EXERCISE DIRECTIONS:
Transcribe only the lines of the listing below from the one holding "if empty is" through the one holding "obj.matrix_parent_inverse = Matrix.Identity(4)", inclusive, without any change.

[Start RAW RECORDS]

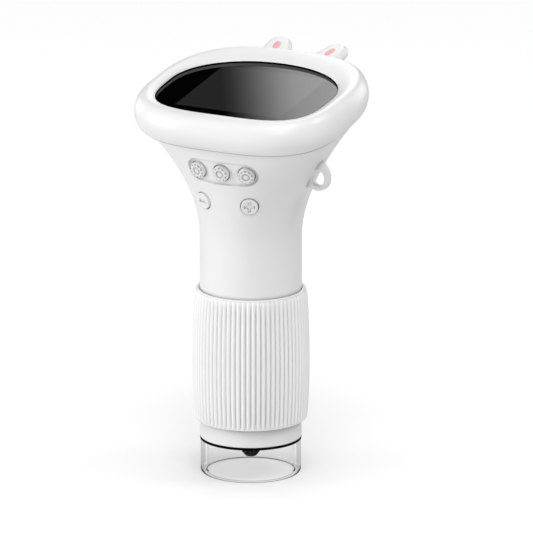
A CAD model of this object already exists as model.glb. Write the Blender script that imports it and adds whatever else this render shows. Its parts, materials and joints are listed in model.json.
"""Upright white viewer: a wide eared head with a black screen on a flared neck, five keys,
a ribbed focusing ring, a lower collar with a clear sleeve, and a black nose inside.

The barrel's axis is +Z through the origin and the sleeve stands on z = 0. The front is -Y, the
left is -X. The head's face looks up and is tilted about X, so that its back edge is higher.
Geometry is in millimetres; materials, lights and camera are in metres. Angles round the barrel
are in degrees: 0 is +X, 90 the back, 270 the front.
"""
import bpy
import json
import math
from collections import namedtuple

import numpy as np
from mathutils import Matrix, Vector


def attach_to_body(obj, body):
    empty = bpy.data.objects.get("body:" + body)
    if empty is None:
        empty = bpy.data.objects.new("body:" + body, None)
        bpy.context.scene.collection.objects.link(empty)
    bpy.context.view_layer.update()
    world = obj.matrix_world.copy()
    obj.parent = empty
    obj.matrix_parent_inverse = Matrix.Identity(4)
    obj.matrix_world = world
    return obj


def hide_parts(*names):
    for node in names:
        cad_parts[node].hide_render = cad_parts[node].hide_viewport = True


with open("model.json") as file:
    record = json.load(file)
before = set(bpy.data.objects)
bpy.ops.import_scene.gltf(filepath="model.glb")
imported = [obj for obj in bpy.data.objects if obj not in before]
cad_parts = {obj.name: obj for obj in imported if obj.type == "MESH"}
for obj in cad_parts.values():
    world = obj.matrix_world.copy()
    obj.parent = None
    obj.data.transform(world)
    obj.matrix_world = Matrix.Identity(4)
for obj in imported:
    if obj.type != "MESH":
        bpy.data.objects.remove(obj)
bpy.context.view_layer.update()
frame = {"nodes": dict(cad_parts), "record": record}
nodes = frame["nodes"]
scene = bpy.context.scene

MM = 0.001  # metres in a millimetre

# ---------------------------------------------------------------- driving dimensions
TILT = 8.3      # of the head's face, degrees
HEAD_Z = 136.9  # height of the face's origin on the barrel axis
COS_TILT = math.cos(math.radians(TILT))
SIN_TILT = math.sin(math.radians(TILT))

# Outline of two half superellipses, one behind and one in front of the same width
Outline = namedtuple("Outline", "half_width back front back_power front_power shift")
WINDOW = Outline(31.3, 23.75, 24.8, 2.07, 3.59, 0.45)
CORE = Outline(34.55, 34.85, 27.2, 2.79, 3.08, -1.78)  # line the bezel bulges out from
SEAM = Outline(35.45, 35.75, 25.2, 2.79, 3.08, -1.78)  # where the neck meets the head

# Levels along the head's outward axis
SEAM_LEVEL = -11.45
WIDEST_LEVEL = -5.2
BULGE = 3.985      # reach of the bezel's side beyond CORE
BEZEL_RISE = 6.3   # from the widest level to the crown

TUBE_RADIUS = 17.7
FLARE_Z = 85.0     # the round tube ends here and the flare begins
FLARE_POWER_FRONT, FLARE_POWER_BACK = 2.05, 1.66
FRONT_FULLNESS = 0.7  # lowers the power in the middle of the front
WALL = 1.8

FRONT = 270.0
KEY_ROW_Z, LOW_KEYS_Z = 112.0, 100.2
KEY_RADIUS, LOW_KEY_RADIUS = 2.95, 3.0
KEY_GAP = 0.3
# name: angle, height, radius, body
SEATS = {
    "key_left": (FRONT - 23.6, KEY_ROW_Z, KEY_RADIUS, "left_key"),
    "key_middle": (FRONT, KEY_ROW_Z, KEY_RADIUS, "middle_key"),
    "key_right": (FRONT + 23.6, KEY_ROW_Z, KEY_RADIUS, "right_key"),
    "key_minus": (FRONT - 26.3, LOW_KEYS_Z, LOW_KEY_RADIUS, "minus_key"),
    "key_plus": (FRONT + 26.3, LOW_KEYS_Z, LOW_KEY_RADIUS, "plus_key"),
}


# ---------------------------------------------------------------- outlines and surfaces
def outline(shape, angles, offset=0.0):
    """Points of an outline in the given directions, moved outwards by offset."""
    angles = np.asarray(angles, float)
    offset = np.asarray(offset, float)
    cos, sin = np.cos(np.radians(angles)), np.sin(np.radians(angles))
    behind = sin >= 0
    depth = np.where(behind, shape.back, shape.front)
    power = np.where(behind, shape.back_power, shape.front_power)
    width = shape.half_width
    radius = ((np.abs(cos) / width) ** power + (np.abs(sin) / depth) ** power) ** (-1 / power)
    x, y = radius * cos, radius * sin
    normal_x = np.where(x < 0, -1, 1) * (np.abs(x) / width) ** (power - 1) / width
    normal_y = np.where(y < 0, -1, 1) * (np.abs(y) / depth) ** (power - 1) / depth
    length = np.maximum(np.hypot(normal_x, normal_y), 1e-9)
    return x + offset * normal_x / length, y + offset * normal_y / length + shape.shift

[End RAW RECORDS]
[Start RAW RECORDS]

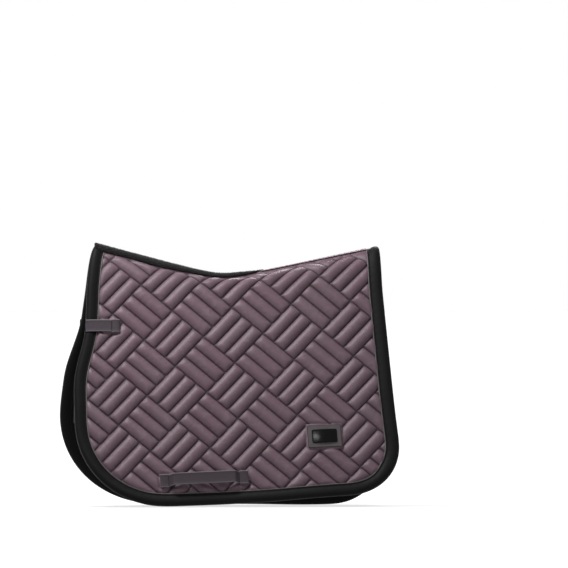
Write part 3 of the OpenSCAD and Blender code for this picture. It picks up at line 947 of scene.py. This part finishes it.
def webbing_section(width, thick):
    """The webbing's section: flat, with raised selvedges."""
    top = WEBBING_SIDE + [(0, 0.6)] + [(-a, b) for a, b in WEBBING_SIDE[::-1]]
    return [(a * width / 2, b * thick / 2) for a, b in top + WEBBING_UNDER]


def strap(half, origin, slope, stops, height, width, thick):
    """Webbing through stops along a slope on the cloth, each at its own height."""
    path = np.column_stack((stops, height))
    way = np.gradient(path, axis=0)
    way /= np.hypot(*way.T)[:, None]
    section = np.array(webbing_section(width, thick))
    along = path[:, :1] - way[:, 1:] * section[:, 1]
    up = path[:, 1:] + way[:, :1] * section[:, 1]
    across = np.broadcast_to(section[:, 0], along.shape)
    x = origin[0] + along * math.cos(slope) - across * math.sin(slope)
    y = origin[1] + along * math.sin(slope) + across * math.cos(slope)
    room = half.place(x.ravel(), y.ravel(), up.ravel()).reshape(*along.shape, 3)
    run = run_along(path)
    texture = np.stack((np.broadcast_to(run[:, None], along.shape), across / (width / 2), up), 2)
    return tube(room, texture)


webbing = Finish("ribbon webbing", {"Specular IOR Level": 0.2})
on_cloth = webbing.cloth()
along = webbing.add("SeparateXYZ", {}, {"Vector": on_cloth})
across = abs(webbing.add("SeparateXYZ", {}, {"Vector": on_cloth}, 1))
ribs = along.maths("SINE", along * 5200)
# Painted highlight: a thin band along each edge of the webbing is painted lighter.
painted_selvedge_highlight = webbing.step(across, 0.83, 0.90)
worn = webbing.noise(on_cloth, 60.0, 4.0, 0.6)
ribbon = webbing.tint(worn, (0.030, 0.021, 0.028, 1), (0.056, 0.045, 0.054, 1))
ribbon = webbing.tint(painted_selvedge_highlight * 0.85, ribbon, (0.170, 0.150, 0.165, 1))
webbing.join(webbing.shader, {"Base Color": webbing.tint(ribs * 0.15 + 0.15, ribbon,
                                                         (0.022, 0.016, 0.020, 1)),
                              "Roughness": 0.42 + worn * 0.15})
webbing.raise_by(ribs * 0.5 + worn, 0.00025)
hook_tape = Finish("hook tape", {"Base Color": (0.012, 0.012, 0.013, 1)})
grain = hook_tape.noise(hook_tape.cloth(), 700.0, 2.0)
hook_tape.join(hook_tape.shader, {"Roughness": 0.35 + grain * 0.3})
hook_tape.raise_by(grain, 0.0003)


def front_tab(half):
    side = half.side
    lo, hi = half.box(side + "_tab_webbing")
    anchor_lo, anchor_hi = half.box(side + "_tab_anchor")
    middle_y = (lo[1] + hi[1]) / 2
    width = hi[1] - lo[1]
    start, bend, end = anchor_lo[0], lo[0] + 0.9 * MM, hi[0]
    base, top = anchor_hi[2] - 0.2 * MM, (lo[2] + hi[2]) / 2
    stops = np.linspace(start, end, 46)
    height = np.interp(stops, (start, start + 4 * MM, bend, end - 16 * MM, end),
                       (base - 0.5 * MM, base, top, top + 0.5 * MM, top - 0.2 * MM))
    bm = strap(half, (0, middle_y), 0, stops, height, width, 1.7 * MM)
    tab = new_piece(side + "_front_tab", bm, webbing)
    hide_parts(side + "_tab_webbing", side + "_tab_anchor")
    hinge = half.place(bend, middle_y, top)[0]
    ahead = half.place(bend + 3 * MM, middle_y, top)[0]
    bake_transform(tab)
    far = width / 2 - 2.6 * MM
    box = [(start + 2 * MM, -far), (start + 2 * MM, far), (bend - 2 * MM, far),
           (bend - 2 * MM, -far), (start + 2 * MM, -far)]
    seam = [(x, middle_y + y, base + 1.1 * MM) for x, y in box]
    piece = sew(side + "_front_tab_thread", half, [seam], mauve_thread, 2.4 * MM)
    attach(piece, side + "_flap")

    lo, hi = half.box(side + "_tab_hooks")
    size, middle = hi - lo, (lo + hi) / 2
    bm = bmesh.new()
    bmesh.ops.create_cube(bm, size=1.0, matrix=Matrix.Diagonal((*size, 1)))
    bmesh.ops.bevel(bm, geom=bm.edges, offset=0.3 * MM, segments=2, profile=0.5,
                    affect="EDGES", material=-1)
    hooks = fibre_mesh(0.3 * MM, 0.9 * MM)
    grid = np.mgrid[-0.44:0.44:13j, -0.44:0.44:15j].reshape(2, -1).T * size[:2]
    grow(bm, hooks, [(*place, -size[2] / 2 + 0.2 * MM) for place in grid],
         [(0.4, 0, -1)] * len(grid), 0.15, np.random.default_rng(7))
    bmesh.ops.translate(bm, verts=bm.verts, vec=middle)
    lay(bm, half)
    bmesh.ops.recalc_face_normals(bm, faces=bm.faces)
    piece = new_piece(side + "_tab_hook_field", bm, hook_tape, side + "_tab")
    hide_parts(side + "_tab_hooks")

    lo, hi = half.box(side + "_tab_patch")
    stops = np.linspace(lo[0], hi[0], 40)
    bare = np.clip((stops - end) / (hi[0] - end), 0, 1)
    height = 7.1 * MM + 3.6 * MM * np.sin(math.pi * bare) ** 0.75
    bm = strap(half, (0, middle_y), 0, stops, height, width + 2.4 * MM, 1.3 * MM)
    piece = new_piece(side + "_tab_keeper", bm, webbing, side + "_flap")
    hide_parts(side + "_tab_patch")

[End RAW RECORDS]

OUTPUT OF THE TASK:
    if empty is None:
        empty = bpy.data.objects.new("body:" + body, None)
        bpy.context.scene.collection.objects.link(empty)
    bpy.context.view_layer.update()
    world = obj.matrix_world.copy()
    obj.parent = empty
    obj.matrix_parent_inverse = Matrix.Identity(4)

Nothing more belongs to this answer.